I'm rethinking my statement as you're right, if light has mass and travels through space in straight lines, gravitational bending is a way to explain how the star could be seen behind the Sun. Your last statement intrigues me.

I don't know about "gravity wells" perhaps Tom's book will discuss them? Or perhaps you could describe them?

And, I've evidently been operating under the misconception that the velocity of light in a vaccuum is, according to modern physics, an absolute and unvarying constant. If these "gravity wells" slow the velocity of light then evidently modern physics does not say that the velocity of light is an absolute, unvarying, constant?

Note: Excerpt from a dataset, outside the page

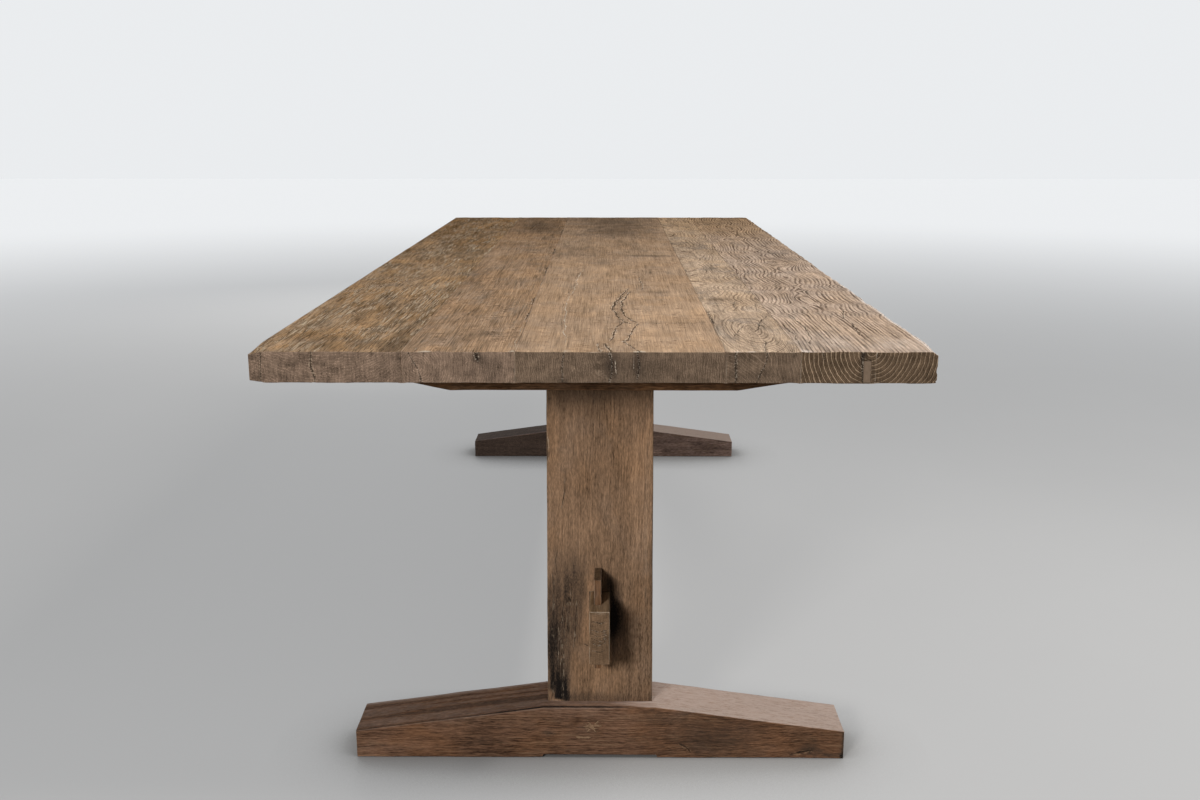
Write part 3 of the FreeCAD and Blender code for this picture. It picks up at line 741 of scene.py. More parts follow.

I assume these gravity wells are something like the gravitation field around the Sun? Light from that star behind the Sun is bent so we can see it. This implies that the velocity of light traveling from that star directly toward the Sun will be accelerated to a higher velocity by the same gravitational force that bends light passing the Sun, doesn't it? And conversely, light traveling away from the Sun will start out at a lower velocity due to the Sun's gravity and then gain velocity with distance from the Sun? Doesn't accepting gravitational bending of light imply that?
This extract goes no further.